Transcribe only the lines from the line with "build_worktop(materials)" through the line with "if empty is", exactly, counting both of those lines as part of the stretch.

--- Data lines ---

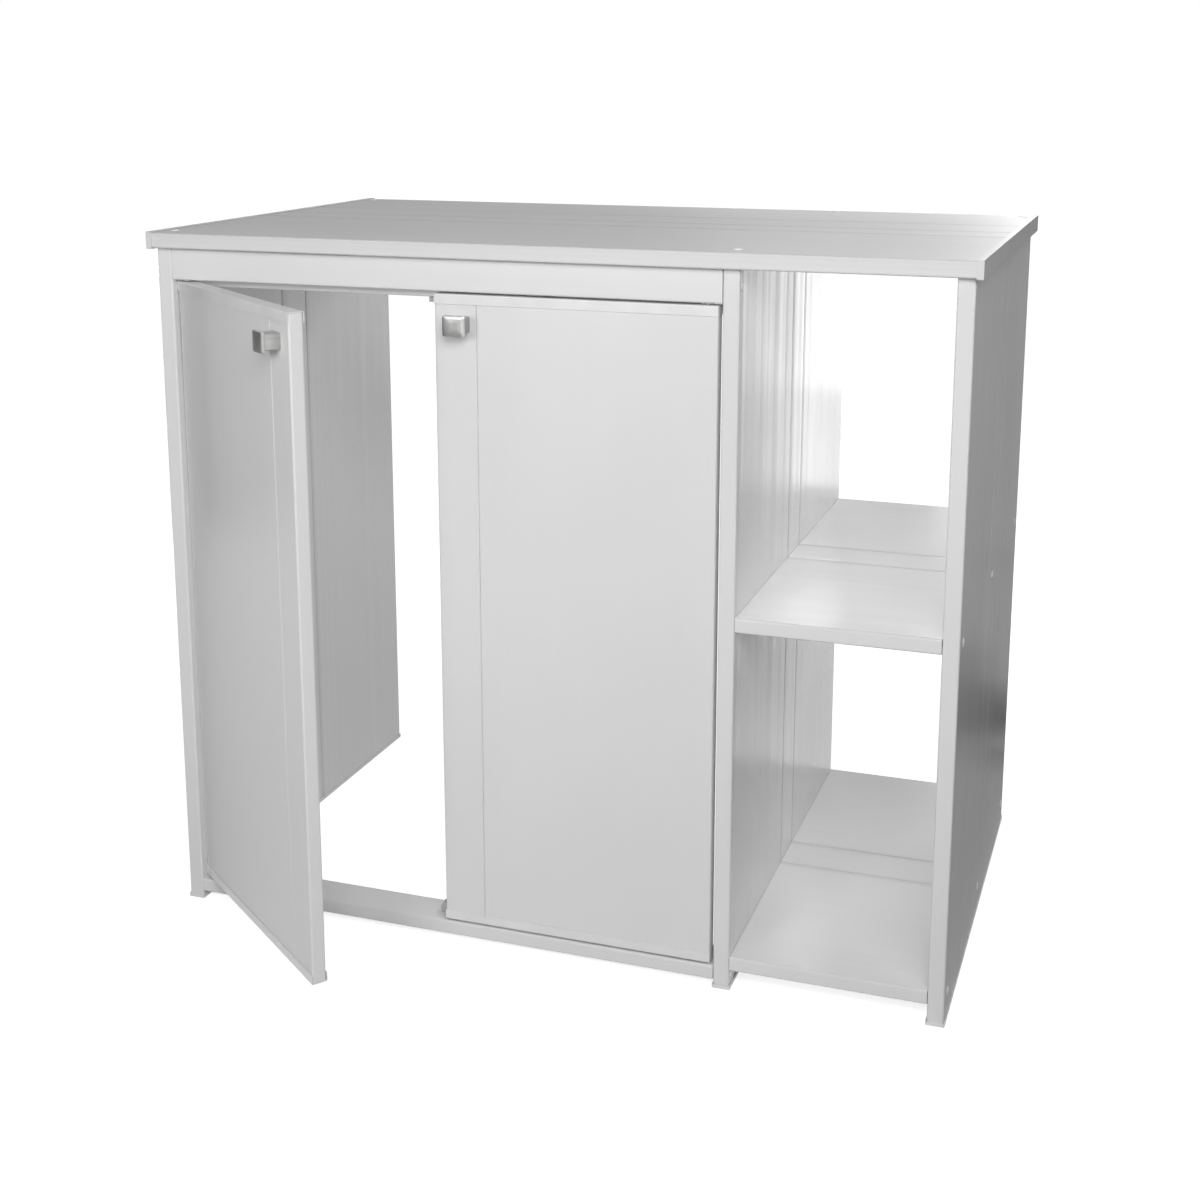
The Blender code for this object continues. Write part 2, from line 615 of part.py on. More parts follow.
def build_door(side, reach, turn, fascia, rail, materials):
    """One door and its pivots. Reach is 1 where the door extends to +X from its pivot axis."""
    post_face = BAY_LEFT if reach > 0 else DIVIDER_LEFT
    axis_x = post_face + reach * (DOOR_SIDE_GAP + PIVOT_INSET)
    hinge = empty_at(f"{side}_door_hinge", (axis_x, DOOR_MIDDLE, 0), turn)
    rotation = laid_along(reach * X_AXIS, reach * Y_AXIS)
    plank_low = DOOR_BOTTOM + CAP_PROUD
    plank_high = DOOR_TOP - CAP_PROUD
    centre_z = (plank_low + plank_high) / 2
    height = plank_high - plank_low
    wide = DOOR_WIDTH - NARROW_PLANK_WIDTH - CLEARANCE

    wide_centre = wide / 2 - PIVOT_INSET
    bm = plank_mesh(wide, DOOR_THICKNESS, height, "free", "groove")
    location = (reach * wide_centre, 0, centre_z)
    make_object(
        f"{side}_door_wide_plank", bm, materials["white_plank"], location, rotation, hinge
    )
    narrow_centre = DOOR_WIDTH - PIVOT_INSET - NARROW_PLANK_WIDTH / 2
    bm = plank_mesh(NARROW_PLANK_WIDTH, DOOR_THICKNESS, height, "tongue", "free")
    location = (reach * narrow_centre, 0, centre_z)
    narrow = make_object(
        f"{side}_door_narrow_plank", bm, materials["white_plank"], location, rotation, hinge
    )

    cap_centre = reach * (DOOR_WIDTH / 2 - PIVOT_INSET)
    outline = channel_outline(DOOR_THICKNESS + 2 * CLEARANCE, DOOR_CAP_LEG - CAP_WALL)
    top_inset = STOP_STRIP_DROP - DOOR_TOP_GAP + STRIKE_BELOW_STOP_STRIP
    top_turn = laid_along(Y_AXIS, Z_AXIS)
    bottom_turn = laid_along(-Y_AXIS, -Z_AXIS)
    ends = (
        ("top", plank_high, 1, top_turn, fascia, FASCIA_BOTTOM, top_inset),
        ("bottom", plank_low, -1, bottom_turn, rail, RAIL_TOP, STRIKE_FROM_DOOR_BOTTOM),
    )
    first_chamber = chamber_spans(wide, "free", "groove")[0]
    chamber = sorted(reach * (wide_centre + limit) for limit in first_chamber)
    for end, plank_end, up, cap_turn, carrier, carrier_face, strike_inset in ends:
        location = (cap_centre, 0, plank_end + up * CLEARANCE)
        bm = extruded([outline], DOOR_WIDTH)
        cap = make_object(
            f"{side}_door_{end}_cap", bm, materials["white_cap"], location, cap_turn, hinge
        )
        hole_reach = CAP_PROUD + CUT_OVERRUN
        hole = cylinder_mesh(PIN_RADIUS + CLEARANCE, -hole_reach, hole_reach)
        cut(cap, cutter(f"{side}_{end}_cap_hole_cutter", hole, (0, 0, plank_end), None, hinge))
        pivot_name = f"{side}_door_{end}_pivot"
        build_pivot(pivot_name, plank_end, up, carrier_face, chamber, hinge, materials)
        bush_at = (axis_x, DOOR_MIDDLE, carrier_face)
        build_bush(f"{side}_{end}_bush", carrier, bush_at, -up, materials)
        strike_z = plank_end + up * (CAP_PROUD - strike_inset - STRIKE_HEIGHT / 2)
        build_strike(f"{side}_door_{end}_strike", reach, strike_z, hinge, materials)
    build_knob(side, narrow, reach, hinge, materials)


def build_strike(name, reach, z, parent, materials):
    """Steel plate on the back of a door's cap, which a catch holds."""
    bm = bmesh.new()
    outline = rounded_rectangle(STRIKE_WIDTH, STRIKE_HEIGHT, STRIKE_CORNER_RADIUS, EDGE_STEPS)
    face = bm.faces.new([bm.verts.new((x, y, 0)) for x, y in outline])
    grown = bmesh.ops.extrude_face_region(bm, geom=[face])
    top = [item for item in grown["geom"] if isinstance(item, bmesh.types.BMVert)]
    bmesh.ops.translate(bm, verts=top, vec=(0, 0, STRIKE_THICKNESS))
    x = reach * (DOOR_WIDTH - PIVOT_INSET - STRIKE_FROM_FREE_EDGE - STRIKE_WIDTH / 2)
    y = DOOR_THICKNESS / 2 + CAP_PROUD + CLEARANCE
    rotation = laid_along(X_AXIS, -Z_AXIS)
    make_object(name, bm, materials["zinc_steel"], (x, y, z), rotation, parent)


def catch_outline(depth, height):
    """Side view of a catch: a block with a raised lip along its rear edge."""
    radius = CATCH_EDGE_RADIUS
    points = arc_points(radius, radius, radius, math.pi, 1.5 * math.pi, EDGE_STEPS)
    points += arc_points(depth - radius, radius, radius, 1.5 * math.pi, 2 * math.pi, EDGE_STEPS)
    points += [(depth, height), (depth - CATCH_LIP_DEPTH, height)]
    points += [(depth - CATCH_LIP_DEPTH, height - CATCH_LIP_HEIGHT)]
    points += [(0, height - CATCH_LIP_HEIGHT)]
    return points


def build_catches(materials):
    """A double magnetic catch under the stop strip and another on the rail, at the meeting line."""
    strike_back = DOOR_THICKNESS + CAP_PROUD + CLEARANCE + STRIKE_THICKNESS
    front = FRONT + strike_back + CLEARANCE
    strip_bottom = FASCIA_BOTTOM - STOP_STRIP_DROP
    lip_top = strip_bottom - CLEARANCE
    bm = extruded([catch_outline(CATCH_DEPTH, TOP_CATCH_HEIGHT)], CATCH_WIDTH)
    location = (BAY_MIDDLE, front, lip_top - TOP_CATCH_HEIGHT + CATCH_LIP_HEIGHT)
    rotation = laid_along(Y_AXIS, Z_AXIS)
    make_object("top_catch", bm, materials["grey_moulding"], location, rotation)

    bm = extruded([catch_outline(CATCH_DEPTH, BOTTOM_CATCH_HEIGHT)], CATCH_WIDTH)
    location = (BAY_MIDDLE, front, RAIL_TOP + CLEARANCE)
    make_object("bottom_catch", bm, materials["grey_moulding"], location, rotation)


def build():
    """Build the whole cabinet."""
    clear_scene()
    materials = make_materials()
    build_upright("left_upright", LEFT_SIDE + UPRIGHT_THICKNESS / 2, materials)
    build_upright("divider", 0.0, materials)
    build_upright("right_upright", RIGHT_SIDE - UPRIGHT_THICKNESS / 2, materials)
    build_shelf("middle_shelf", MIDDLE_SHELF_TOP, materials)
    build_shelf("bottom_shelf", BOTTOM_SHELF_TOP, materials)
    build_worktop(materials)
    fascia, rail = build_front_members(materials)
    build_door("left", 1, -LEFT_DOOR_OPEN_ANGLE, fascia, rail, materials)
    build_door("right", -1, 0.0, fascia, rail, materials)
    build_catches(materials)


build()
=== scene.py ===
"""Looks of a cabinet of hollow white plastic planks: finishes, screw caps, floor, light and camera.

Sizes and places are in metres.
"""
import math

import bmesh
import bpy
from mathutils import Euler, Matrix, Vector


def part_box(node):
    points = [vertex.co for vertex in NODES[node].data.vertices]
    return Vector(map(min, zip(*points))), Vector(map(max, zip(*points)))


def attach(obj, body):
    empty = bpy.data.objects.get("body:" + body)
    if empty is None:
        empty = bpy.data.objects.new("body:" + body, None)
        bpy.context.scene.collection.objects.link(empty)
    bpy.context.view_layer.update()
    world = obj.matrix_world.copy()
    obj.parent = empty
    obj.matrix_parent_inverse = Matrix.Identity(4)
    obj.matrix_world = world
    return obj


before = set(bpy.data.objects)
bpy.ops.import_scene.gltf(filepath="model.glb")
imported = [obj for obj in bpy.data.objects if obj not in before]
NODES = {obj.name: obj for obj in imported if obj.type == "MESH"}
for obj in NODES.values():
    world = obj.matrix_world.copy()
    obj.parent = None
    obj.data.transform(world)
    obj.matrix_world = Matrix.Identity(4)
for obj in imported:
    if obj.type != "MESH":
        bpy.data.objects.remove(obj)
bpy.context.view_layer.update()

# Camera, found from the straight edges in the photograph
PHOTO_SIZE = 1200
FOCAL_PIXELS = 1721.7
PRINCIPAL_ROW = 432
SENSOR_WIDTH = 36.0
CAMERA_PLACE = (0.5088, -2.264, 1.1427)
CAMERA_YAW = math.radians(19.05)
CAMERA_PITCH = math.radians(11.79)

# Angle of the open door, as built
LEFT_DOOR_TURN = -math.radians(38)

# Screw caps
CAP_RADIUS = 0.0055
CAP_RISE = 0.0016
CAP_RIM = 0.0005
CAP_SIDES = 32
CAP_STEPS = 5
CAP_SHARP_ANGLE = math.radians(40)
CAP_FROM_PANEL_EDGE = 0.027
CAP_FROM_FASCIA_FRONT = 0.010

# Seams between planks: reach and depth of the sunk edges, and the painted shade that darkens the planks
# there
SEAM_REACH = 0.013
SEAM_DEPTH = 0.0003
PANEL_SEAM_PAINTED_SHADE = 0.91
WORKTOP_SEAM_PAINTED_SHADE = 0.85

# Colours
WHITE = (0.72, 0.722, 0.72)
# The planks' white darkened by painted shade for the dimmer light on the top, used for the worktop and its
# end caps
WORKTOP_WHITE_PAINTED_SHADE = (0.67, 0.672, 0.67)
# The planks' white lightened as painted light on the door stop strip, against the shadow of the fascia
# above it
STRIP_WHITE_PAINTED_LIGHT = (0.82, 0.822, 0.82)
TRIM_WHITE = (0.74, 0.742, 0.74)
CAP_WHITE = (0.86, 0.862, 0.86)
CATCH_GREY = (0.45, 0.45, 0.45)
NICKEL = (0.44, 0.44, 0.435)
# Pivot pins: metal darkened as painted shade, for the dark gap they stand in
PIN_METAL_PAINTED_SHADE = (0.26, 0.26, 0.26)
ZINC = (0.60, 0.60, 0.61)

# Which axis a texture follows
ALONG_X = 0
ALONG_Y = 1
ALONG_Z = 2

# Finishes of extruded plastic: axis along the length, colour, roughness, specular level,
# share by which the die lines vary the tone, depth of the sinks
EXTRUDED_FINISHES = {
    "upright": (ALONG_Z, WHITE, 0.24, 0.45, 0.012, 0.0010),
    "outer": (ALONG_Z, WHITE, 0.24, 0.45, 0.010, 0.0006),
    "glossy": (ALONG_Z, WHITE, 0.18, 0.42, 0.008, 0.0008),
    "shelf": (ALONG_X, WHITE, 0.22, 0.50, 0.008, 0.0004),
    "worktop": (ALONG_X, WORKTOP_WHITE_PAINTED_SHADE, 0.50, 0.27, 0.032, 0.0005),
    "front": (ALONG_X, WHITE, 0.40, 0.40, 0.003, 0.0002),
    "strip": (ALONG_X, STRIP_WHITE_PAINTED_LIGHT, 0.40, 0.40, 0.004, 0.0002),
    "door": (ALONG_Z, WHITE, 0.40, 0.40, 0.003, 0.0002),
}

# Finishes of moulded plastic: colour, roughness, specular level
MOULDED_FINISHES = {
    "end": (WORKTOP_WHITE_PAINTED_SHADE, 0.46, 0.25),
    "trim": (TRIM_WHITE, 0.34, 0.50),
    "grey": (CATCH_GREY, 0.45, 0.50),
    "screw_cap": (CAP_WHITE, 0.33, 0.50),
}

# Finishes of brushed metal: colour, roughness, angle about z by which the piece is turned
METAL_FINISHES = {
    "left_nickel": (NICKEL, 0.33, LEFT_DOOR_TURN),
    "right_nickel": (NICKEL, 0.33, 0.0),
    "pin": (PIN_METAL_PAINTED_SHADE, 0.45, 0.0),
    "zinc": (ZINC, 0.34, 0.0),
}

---

## Answer to the exercise
    build_worktop(materials)
    fascia, rail = build_front_members(materials)
    build_door("left", 1, -LEFT_DOOR_OPEN_ANGLE, fascia, rail, materials)
    build_door("right", -1, 0.0, fascia, rail, materials)
    build_catches(materials)


build()
=== scene.py ===
"""Looks of a cabinet of hollow white plastic planks: finishes, screw caps, floor, light and camera.

Sizes and places are in metres.
"""
import math

import bmesh
import bpy
from mathutils import Euler, Matrix, Vector


def part_box(node):
    points = [vertex.co for vertex in NODES[node].data.vertices]
    return Vector(map(min, zip(*points))), Vector(map(max, zip(*points)))


def attach(obj, body):
    empty = bpy.data.objects.get("body:" + body)
    if empty is None:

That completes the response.